**Work instructions**
Reproduce the material that follows, please, but only from its first line to the line containing "curve or an arc.", inclusive.

**Data block**
^^^^^^^^

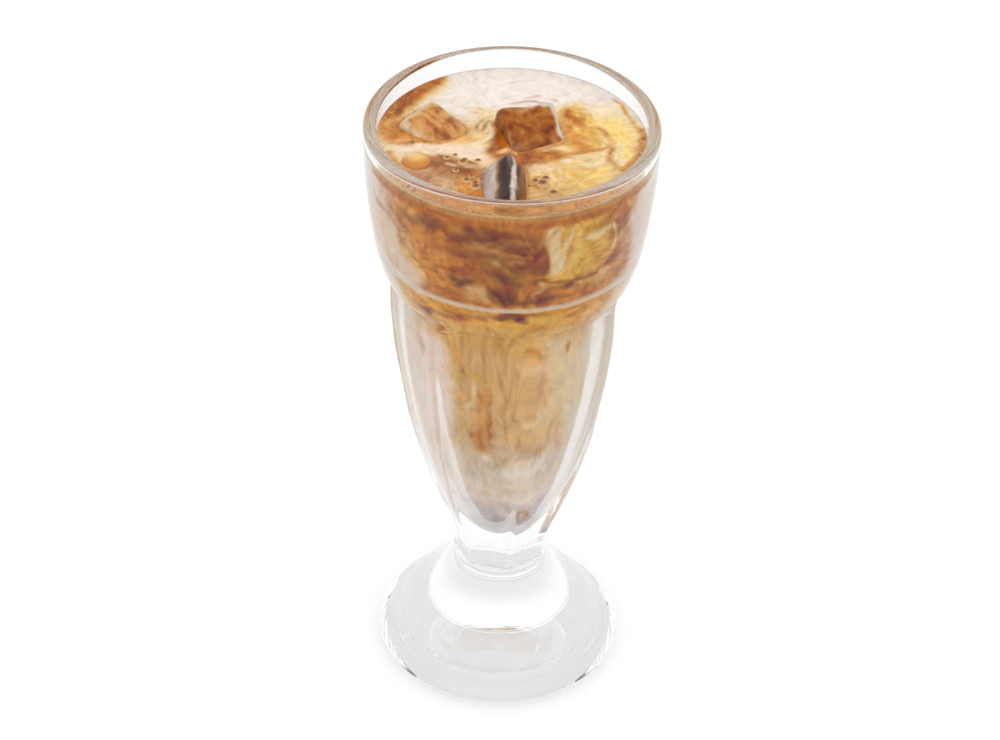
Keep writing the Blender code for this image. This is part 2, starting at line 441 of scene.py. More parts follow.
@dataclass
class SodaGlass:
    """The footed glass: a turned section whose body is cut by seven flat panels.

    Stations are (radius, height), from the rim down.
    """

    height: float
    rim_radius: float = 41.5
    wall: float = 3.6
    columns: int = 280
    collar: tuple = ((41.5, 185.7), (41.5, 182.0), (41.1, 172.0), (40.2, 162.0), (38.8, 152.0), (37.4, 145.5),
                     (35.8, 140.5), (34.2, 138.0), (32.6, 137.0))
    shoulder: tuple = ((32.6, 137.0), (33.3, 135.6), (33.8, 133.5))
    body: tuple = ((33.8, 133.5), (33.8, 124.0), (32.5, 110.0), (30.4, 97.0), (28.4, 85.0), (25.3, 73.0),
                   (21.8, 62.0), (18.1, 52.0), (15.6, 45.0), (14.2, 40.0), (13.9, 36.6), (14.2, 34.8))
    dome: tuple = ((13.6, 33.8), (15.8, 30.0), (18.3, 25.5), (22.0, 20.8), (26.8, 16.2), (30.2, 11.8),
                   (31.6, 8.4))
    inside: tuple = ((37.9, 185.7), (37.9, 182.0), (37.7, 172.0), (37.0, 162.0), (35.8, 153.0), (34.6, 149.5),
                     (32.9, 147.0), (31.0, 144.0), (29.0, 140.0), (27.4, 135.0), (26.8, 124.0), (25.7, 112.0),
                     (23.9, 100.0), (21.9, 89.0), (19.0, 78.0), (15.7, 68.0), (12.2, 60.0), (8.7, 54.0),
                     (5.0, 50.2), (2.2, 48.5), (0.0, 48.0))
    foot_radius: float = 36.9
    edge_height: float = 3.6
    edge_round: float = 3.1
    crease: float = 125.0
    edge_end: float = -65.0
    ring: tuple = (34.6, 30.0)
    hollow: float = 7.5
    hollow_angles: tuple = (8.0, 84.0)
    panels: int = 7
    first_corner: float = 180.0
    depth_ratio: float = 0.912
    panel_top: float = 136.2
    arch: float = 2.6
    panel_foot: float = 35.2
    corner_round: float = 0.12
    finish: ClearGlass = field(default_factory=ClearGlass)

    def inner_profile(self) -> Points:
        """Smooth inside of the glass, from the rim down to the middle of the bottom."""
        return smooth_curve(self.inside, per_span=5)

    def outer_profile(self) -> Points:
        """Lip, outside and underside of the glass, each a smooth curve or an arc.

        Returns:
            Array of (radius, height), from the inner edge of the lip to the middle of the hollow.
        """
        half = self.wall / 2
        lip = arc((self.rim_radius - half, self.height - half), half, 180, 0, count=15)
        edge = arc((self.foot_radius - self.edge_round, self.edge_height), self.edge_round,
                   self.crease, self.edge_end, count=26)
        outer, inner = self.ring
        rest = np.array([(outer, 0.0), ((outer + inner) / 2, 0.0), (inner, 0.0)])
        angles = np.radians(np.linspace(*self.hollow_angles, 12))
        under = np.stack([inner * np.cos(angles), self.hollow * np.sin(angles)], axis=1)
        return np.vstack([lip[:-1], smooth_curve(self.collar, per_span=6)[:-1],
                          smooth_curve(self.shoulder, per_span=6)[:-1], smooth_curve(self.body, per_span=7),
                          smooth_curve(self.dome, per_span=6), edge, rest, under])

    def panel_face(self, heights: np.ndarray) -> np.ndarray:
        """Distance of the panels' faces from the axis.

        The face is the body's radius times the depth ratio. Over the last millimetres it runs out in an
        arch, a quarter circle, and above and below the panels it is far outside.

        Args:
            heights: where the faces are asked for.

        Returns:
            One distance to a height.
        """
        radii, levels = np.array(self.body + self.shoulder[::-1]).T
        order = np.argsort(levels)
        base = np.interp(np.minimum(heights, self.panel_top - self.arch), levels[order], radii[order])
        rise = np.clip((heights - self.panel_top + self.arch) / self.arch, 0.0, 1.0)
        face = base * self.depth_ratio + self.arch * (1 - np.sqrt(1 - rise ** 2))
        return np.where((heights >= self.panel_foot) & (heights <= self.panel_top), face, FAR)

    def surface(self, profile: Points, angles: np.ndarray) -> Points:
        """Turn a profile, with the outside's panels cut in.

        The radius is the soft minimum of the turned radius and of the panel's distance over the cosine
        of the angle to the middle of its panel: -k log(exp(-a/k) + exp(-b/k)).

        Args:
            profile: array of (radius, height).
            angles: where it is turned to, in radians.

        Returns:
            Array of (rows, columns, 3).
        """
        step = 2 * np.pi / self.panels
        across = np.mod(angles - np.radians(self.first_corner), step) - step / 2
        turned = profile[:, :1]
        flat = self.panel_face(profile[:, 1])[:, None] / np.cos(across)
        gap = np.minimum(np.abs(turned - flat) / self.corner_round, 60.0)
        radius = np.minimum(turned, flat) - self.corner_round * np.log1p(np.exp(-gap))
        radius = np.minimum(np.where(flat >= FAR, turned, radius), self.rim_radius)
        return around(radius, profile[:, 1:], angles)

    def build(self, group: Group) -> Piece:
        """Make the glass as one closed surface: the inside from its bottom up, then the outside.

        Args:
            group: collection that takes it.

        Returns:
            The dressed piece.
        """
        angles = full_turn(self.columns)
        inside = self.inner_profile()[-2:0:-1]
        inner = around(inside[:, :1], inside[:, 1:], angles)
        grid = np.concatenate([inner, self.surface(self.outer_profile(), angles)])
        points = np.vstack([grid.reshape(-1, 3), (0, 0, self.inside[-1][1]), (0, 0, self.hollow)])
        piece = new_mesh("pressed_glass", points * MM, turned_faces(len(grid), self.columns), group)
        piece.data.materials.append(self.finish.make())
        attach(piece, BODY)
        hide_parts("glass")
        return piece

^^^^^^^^

**The reply**
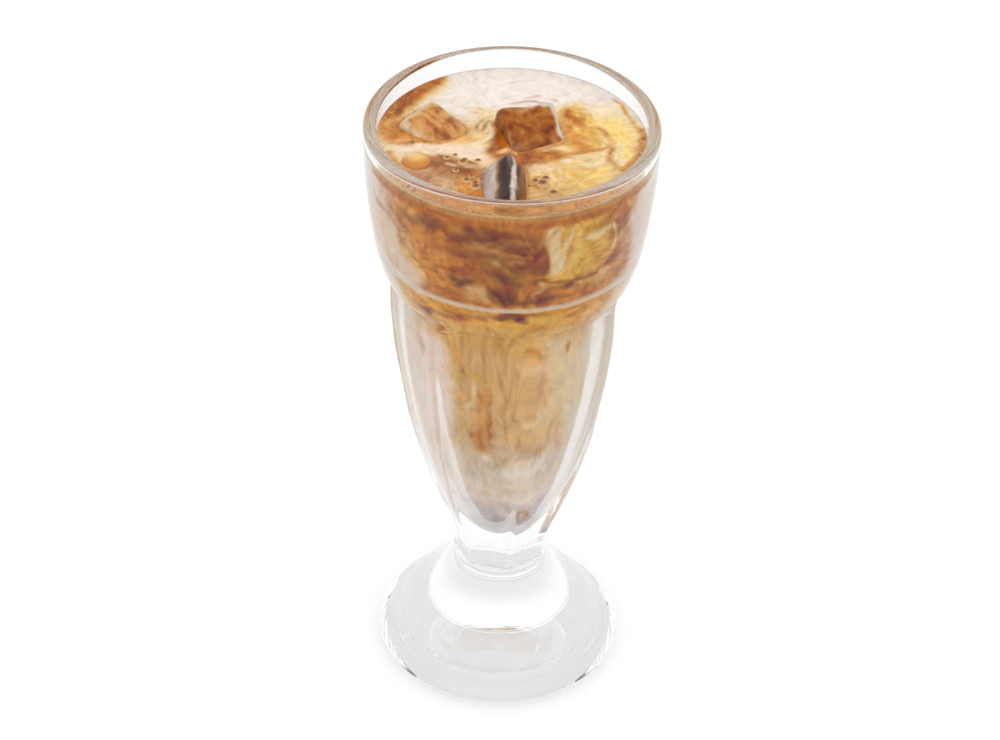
Keep writing the Blender code for this image. This is part 2, starting at line 441 of scene.py. More parts follow.
@dataclass
class SodaGlass:
    """The footed glass: a turned section whose body is cut by seven flat panels.

    Stations are (radius, height), from the rim down.
    """

    height: float
    rim_radius: float = 41.5
    wall: float = 3.6
    columns: int = 280
    collar: tuple = ((41.5, 185.7), (41.5, 182.0), (41.1, 172.0), (40.2, 162.0), (38.8, 152.0), (37.4, 145.5),
                     (35.8, 140.5), (34.2, 138.0), (32.6, 137.0))
    shoulder: tuple = ((32.6, 137.0), (33.3, 135.6), (33.8, 133.5))
    body: tuple = ((33.8, 133.5), (33.8, 124.0), (32.5, 110.0), (30.4, 97.0), (28.4, 85.0), (25.3, 73.0),
                   (21.8, 62.0), (18.1, 52.0), (15.6, 45.0), (14.2, 40.0), (13.9, 36.6), (14.2, 34.8))
    dome: tuple = ((13.6, 33.8), (15.8, 30.0), (18.3, 25.5), (22.0, 20.8), (26.8, 16.2), (30.2, 11.8),
                   (31.6, 8.4))
    inside: tuple = ((37.9, 185.7), (37.9, 182.0), (37.7, 172.0), (37.0, 162.0), (35.8, 153.0), (34.6, 149.5),
                     (32.9, 147.0), (31.0, 144.0), (29.0, 140.0), (27.4, 135.0), (26.8, 124.0), (25.7, 112.0),
                     (23.9, 100.0), (21.9, 89.0), (19.0, 78.0), (15.7, 68.0), (12.2, 60.0), (8.7, 54.0),
                     (5.0, 50.2), (2.2, 48.5), (0.0, 48.0))
    foot_radius: float = 36.9
    edge_height: float = 3.6
    edge_round: float = 3.1
    crease: float = 125.0
    edge_end: float = -65.0
    ring: tuple = (34.6, 30.0)
    hollow: float = 7.5
    hollow_angles: tuple = (8.0, 84.0)
    panels: int = 7
    first_corner: float = 180.0
    depth_ratio: float = 0.912
    panel_top: float = 136.2
    arch: float = 2.6
    panel_foot: float = 35.2
    corner_round: float = 0.12
    finish: ClearGlass = field(default_factory=ClearGlass)

    def inner_profile(self) -> Points:
        """Smooth inside of the glass, from the rim down to the middle of the bottom."""
        return smooth_curve(self.inside, per_span=5)

    def outer_profile(self) -> Points:
        """Lip, outside and underside of the glass, each a smooth curve or an arc.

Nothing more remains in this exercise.